◆ **What the exercise asks**:
From the first line of the data through the line containing "return material", return each line exactly.

◆ **Material**:

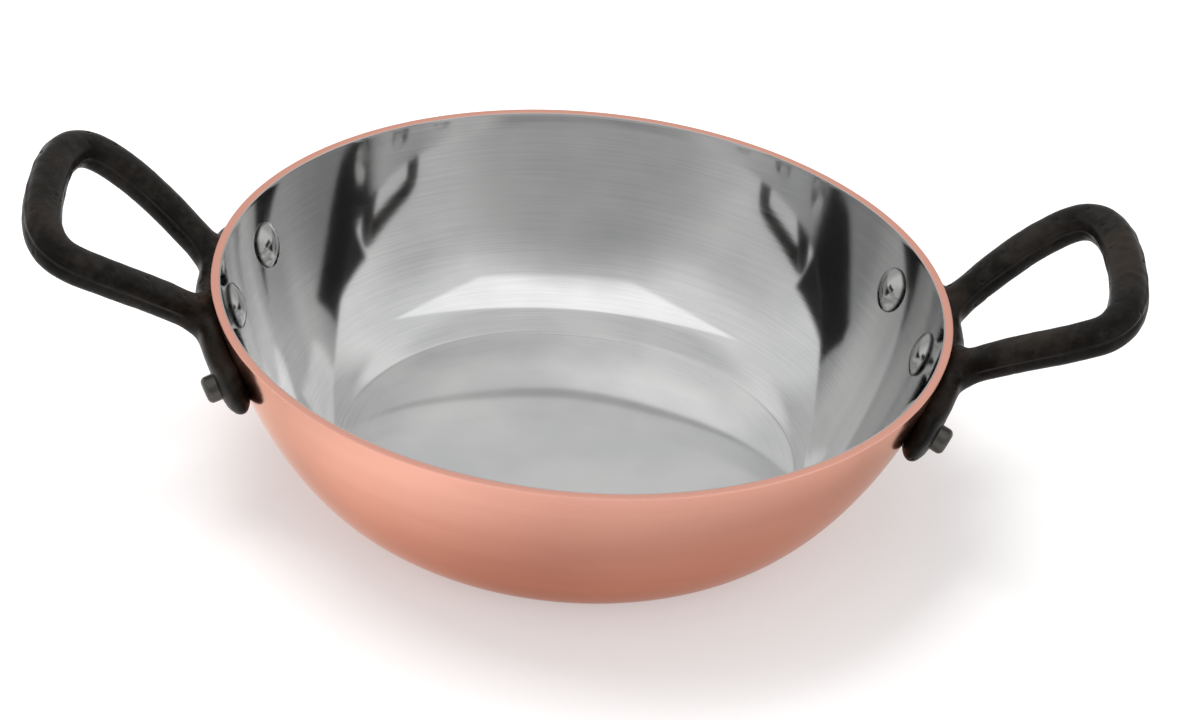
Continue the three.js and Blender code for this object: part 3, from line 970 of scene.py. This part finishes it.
def cast_iron():
    """Dark cast iron: near black, brown in patches, rubbed lighter in places, with a sandy skin."""
    material, finish = new_material("cast iron")
    place, _ = finish.place()
    patches = finish.noise(place, scale=70.0, detail=3.0, roughness=0.55)
    sand = finish.noise(place, scale=1000.0, detail=2.0, roughness=0.6)
    grain = finish.noise(place, scale=420.0, detail=3.0, roughness=0.6)
    browning = finish.noise(place, scale=45.0, detail=4.0, roughness=0.6)
    rusting = finish.noise(place, scale=95.0, detail=4.0, roughness=0.62)
    worn = finish.step(finish.toward(grain, patches, IRON_PATCH_SHARE), *IRON_WORN_TONES)
    brown = finish.step(browning, *IRON_BROWN_TONES) * IRON_BROWN_SHARE
    rust = finish.step(rusting, *IRON_RUST_TONES) * IRON_RUST_SHARE
    colour = finish.blend(brown, finish.blend(worn, *IRON_BLACK), IRON_BROWN)
    rough = finish.varied(IRON_ROUGHNESS, (patches, IRON_PATCH_SPAN), (sand, IRON_SAND_SPAN))
    finish.surface({
        "Base Color": finish.blend(rust, colour, IRON_RUST),
        "Metallic": 0.0,
        "Specular IOR Level": IRON_GLOSS,
        "Roughness": rough,
        "Normal": finish.bump(sand * IRON_SAND_HEIGHT + grain * IRON_GRAIN_HEIGHT),
    })
    return material


def build_dish():
    """The two turned layers of the dish's sheet."""
    copper = satin_copper()
    lining = polished_lining()
    shell = sheet_section(0.0, COPPER_THICKNESS, RIM_EDGE_ROUND, LINING_EDGE_ROUND)
    skin = sheet_section(COPPER_THICKNESS, SHEET_THICKNESS, LINING_EDGE_ROUND, LINING_EDGE_ROUND)
    add_piece("spun_copper_shell", *turned(shell, DISH_TURNS), copper, "copper", "copper_shell")
    add_piece("polished_steel_lining", *turned(skin, DISH_TURNS), lining, "lining", "steel_lining")


def build_handles():
    """Both handles from one fused casting, each with its three rivets."""
    iron = cast_iron()
    steel = rivet_steel()
    points, quads, edges = fused([loop_surface(), plate_surface()], CASTING_VOXEL)
    skin = filleted(points, quads, edges), quads
    places = {"front": -RIVET_STEP, "middle": 0.0, "back": RIVET_STEP}
    for side, seed, turn in HANDLE_SIDES:
        add_handle(side, skin, seed, turn, iron)
        for place, azimuth in places.items():
            around = azimuth if turn > 0 else math.pi - azimuth
            add_rivet(f"rivet_{side}_{place}", around, steel)


def add_camera():
    """Camera on a sphere round the rim's middle, turned by the small angles of the fit."""
    toward = Vector((0, -math.cos(CAMERA_ELEVATION), math.sin(CAMERA_ELEVATION)))
    right = (-toward).cross(Vector((0, 0, 1))).normalized()
    up = right.cross(-toward)
    axes = Matrix((right, up, toward))
    for angle, axis in ((CAMERA_YAW, "Y"), (CAMERA_PITCH, "X"), (CAMERA_ROLL, "Z")):
        axes = Matrix.Rotation(angle, 3, axis) @ axes
    around = Matrix.Rotation(CAMERA_AZIMUTH, 3, "Z")
    data = bpy.data.cameras.new("camera")
    data.sensor_fit = "HORIZONTAL"
    data.sensor_width = CAMERA_SENSOR
    data.lens = CAMERA_LENS
    camera = bpy.data.objects.new("camera", data)
    place = around @ (toward * CAMERA_DISTANCE) + Vector((0, 0, DISH_HEIGHT))
    camera.matrix_world = Matrix.Translation(place) @ (around @ axes.transposed()).to_4x4()
    bpy.context.scene.collection.objects.link(camera)
    bpy.context.scene.camera = camera


def add_lamp():
    """A softbox over the dish, which glossy rays don't see."""
    data = bpy.data.lights.new("overhead softbox", "AREA")
    data.shape = "RECTANGLE"
    data.size = LAMP_WIDTH
    data.size_y = LAMP_LENGTH
    data.energy = LAMP_WATTS
    lamp = bpy.data.objects.new("overhead softbox", data)
    facing = (-Vector(LAMP_PLACE)).to_track_quat("-Z", "Y")
    lamp.matrix_world = Matrix.Translation(LAMP_PLACE) @ facing.to_matrix().to_4x4()
    lamp.visible_glossy = False
    bpy.context.scene.collection.objects.link(lamp)


def stage_plane(name, corners, material):
    """A flat four-cornered piece of the studio, which isn't part of the object."""
    mesh = bpy.data.meshes.new(name)
    mesh.from_pydata(corners, [], [(0, 1, 2, 3)])
    mesh.materials.append(material)
    plane = bpy.data.objects.new(name, mesh)
    bpy.context.scene.collection.objects.link(plane)
    return plane


def seen_directly(finish):
    """1 for rays from the camera, off a gloss or through glass, and 0 for the rest."""
    seen = finish.ray("Is Camera Ray") + finish.ray("Is Glossy Ray")
    return finish.math("ADD", seen, finish.ray("Is Transmission Ray"), clamp=True)


def add_floor():
    """A wide white floor that keeps the dish's shadow."""
    material, finish = new_material("white floor")
    _, (x, _, _) = finish.place()
    left = x * -1.0
    rise = finish.step(left, *GLOW_RISE_SPAN) * GLOW_RISE
    fall = finish.step(left, *GLOW_FALL_SPAN) * GLOW_FALL
    glow = seen_directly(finish) * FLOOR_GLOW - finish.ray("Is Glossy Ray") * (GLOW_CUT - rise + fall)
    grey = rgb(FLOOR_GREY, FLOOR_GREY, FLOOR_GREY)
    diffuse = finish.node("ShaderNodeBsdfDiffuse", {}, {"Color": grey})
    glowing = finish.node("ShaderNodeEmission", {}, {"Color": WHITE, "Strength": glow})
    both = finish.node("ShaderNodeAddShader", {}, {0: diffuse, 1: glowing})
    finish.node("ShaderNodeOutputMaterial", {}, {"Surface": both})
    signs = ((-1, -1), (1, -1), (1, 1), (-1, 1))
    corners = [(FLOOR_HALF * along, FLOOR_HALF * across, FLOOR_LEVEL) for along, across in signs]
    stage_plane("floor", corners, material)


def add_black_card():
    """A card square to the view that widens upwards, which only twice-mirrored rays meet."""
    material, finish = new_material("black card")
    _, (x, _, z) = finish.place()
    middle = Vector((0, 0, DISH_HEIGHT))
    middle += CARD_DISTANCE * Vector((0, -math.cos(CARD_TILT), math.sin(CARD_TILT)))
    rise = Vector((0, math.sin(CARD_TILT), math.cos(CARD_TILT)))
    height = (z - middle.z) * (1 / math.cos(CARD_TILT))
    inside = finish.soft_edge(x - height * CARD_LEFT_LEAN, CARD_LEFT, CARD_SOFTNESS)
    beyond = finish.soft_edge(x - height * CARD_RIGHT_LEAN, CARD_RIGHT, CARD_SOFTNESS)
    above = finish.soft_edge(height, CARD_FOOT, CARD_SOFTNESS / 2)
    over = finish.soft_edge(height, CARD_TOP, CARD_SOFTNESS / 2)
    twice = finish.math("COMPARE", finish.ray("Ray Depth"), CARD_TIMES_MIRRORED, 0.5)
    mask = inside * (1 - beyond) * above * (1 - over) * twice
    black = finish.node("ShaderNodeEmission", {}, {"Color": WHITE, "Strength": BLACK})
    clear = finish.node("ShaderNodeBsdfTransparent", {}, {})
    mixed = finish.node("ShaderNodeMixShader", {}, {0: mask, 1: clear, 2: black})
    finish.node("ShaderNodeOutputMaterial", {}, {"Surface": mixed})
    side = Vector((CARD_MARGIN, 0, 0))
    foot = middle + rise * (CARD_FOOT - CARD_SOFTNESS)
    top = middle + rise * (CARD_TOP + CARD_SOFTNESS)
    card = stage_plane("black_card", [foot - side, foot + side, top + side, top - side], material)
    card.visible_camera = False
    card.visible_diffuse = False
    card.visible_shadow = False
    card.visible_transmission = False


def softbox(finish, slant, ahead):
    """Share of the softbox: a bowed strip of the ceiling whose ends lean out."""
    plan = ahead - slant * slant * SOFTBOX_BOW
    spread = plan - SOFTBOX_NEAR[1]
    past_left = finish.step(slant + spread, *SOFTBOX_LEFT)
    past_right = finish.step(slant - spread * SOFTBOX_RIGHT_LEAN, *SOFTBOX_RIGHT)
    return past_left * (1 - past_right) * finish.between(plan, SOFTBOX_NEAR, SOFTBOX_FAR)


def ceiling_again(finish, slant, ahead):
    """The ceiling for rays mirrored again, and the share of the dark gap that bends across it."""
    sag = slant * slant
    trough = ahead - sag * GAP_SAG - sag * sag * GAP_END_SAG
    far_light = finish.toward(FAR_LEFT_LIGHT, FAR_RIGHT_LIGHT, finish.step(slant, *FAR_FADE))
    ceiling = finish.toward(NEAR_LIGHT, far_light, finish.step(trough, *FAR_EDGE))
    past_ends = finish.step(finish.math("ABSOLUTE", slant), *GAP_ENDS)
    return ceiling, finish.between(trough, GAP_NEAR, GAP_FAR) * (1 - past_ends)


def grey_cloud(finish, y, z):
    """Share of the cloud: a smooth step of the cosine between a direction and the cloud's middle."""
    cosine = (z * CLOUD_RISE - y * CLOUD_FRONT) / finish.math("SQRT", 1 + z * z * CLOUD_SQUEEZE)
    return finish.step(cosine, math.cos(CLOUD_OUTER), math.cos(CLOUD_INNER))


def mirrored_studio(finish):
    """What polished metal mirrors, by direction: each patch is laid over the ones before it."""
    x, y, z = finish.split(finish.node("ShaderNodeTexCoord", {}, {}, "Generated"))
    times_mirrored = finish.ray("Ray Depth") - 1
    at_most_twice = finish.math("LESS_THAN", times_mirrored, 2.5)
    twice_or_thrice = finish.math("COMPARE", times_mirrored, 2.5, 1.0)
    thrice = finish.math("COMPARE", times_mirrored, 3.0, 0.5)
    thrice_or_more = finish.math("GREATER_THAN", times_mirrored, 2.5)
    side = y / finish.math("SQRT", 1 + LEVEL_ROOM - z * z)
    above = finish.math("MAXIMUM", z, LOWEST_RISE)
    slant = x / above
    ahead = y / above
    backdrop = finish.step(side, *BACKDROP_SIDE) * (1 - finish.step(z, *BACKDROP_TOP))
    light = finish.toward(1.0, BACKDROP_LIGHT, backdrop)
    front = (1 - finish.step(side, *FRONT_SIDE)) * (1 - finish.step(z, *FRONT_TOP))
    light = finish.toward(light, FRONT_LIGHT, front)
    light = finish.toward(light, CEILING_LIGHT, finish.step(z, *CEILING_EDGE))
    light = finish.toward(light, SOFTBOX_LIGHT, softbox(finish, slant, ahead))
    ceiling, gap = ceiling_again(finish, slant, ahead)
    light = finish.toward(light, ceiling, twice_or_thrice * finish.step(z, *AGAIN_EDGE))
    light = finish.toward(light, GAP_LIGHT, twice_or_thrice * gap)
    light = finish.toward(light, CLOUD_LIGHT, grey_cloud(finish, y, z))
    light = light * (1 + thrice_or_more * finish.step(x, *DEEP_RIGHT) * DEEP_RIGHT_GAIN)
    light = light * (1 + finish.step(times_mirrored, *DEEP_TIMES) * DEEP_GAIN)
    flags = finish.between(side, FLAG_NEAR, FLAG_FAR) * finish.between(z, FLAG_FOOT, FLAG_TOP)
    light = finish.toward(light, BLACK, flags * at_most_twice)
    lens = (1 - finish.step(side, *LENS_SIDE)) * finish.between(z, LENS_FOOT, LENS_TOP)
    return finish.toward(light, BLACK, lens * thrice)


def add_world():
    """White to the camera, a plain soft grey as light, and the studio in polished metal."""
    world = bpy.data.worlds.new("studio")
    world.use_nodes = True
    bpy.context.scene.world = world
    finish = Finish(world.node_tree)
    plain = finish.toward(SOFT_LIGHT, 1.0, finish.ray("Is Camera Ray"))
    strength = finish.toward(plain, mirrored_studio(finish), finish.ray("Is Glossy Ray"))
    background = finish.node("ShaderNodeBackground", {}, {"Color": WHITE, "Strength": strength})
    finish.node("ShaderNodeOutputWorld", {}, {"Surface": background})


def add_studio():
    """The floor, the card, the world and the lamp, with colours shown as they are."""
    add_floor()
    add_black_card()
    add_world()
    add_lamp()
    bpy.context.scene.view_settings.view_transform = "Standard"


add_camera()
build_dish()
build_handles()
add_studio()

◆ **Answer in full**:
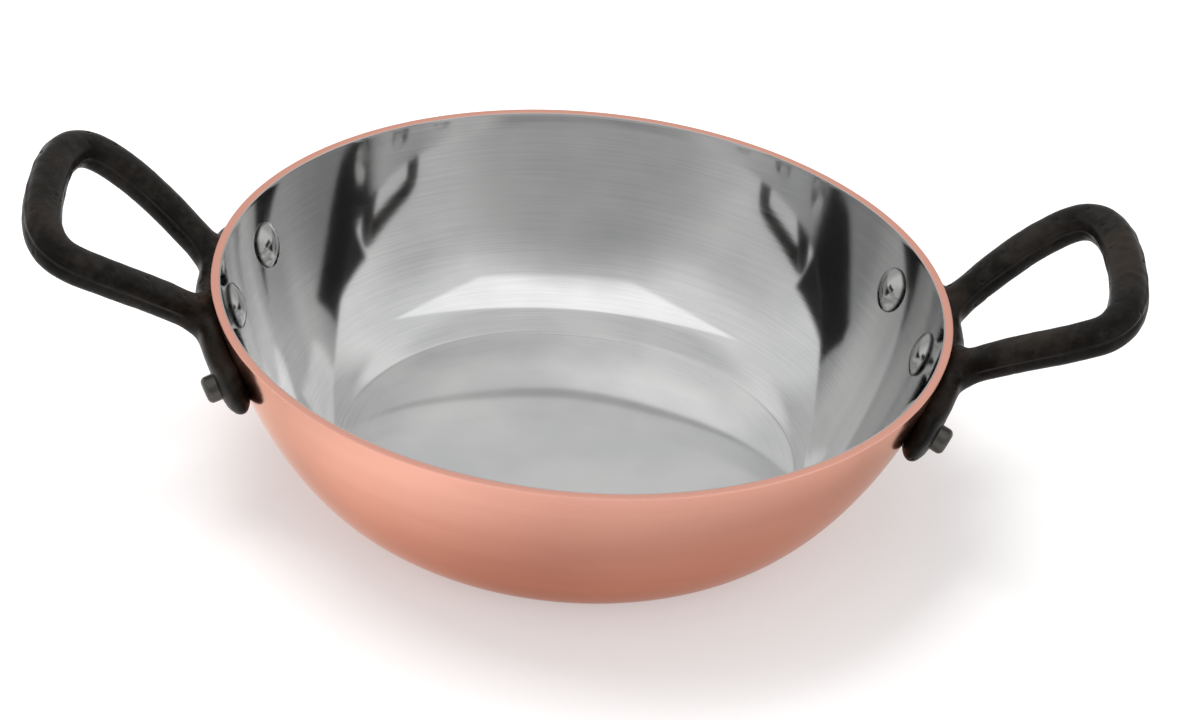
Continue the three.js and Blender code for this object: part 3, from line 970 of scene.py. This part finishes it.
def cast_iron():
    """Dark cast iron: near black, brown in patches, rubbed lighter in places, with a sandy skin."""
    material, finish = new_material("cast iron")
    place, _ = finish.place()
    patches = finish.noise(place, scale=70.0, detail=3.0, roughness=0.55)
    sand = finish.noise(place, scale=1000.0, detail=2.0, roughness=0.6)
    grain = finish.noise(place, scale=420.0, detail=3.0, roughness=0.6)
    browning = finish.noise(place, scale=45.0, detail=4.0, roughness=0.6)
    rusting = finish.noise(place, scale=95.0, detail=4.0, roughness=0.62)
    worn = finish.step(finish.toward(grain, patches, IRON_PATCH_SHARE), *IRON_WORN_TONES)
    brown = finish.step(browning, *IRON_BROWN_TONES) * IRON_BROWN_SHARE
    rust = finish.step(rusting, *IRON_RUST_TONES) * IRON_RUST_SHARE
    colour = finish.blend(brown, finish.blend(worn, *IRON_BLACK), IRON_BROWN)
    rough = finish.varied(IRON_ROUGHNESS, (patches, IRON_PATCH_SPAN), (sand, IRON_SAND_SPAN))
    finish.surface({
        "Base Color": finish.blend(rust, colour, IRON_RUST),
        "Metallic": 0.0,
        "Specular IOR Level": IRON_GLOSS,
        "Roughness": rough,
        "Normal": finish.bump(sand * IRON_SAND_HEIGHT + grain * IRON_GRAIN_HEIGHT),
    })
    return material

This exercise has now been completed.